As protagonistas de "As Five" são mulheres bem diferentes entre si – há uma mulher negra, uma asiática, uma autista, uma homossexual e uma mãe solo. "É um mérito muito grande do projeto, da criação mesmo. Foi um elenco muito bem escolhido. Essa questão da representatividade é muito importante e urgente no nosso país – por isso fico tão feliz de poder fazer uma série assim. Tem tantas histórias para serem contadas. Algumas eu não serei capaz de contar – terá de ser uma mulher indígena, por exemplo. Mas elas precisam ser contadas. E isso é ainda mais relevante quando falamos de conteúdos para os jovens. Se as produções não refletem a realidade, eles crescem achando que não têm espaço na sociedade, sem espelhos", analisa. "Eu me vejo muito nesse lugar de criar espelhos possíveis. Não sou infalível, claro, mas posso dizer que estou sempre preocupada com isso. A escuta é sempre o caminho. Quero ouvir e saber trazer exemplos melhores e mais próximos da realidade da vida das pessoas", completa. 

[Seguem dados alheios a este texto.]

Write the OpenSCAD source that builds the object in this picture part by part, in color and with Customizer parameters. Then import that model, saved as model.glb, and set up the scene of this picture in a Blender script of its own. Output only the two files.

Para a diretora, "As Five" é uma série que reforça laços de amizade e amor. "Claro que elas entram em conflito, mas a amizade delas vem sempre em primeiro lugar. É sobre sororidade. São personagens femininas fortes e os homens aparecem orbitando em torno delas", conclui. 

Dainara Toffoli tem uma filmografia marcada especialmente por essas personagens femininas fortes, complexas e cheias de camadas. É dela, ao lado de Luis Pinheiro, a direção das duas temporadas de "Manhãs de Setembro". A série, protagonizada por Liniker e disponível no Prime Video, concorre ao prêmio de Melhor Série Dramática na 34ª edição do Glaad Media Awards, prestigiada premiação voltada à comunidade LGBTQIA+, realizada em Los Angeles e Nova York. Entre os trabalhos recentes da diretora estão também a primeira temporada de "De volta aos 15", estrelada por Maísa e disponível na Netflix, e o longa-metragem "Mar de Dentro". Criado, dirigido e coescrito por Dainara, "Mar de Dentro" lança um olhar sensível sobre o puerpério, período que compreende o pós-parto da mulher até que ela se reorganize com a chegada do filho. O longa, protagonizado pela atriz Monica Iozzi, foi lançado nos cinemas em 2022 e atualmente está disponível no streaming pelo canal do Telecine dentro do Globoplay. 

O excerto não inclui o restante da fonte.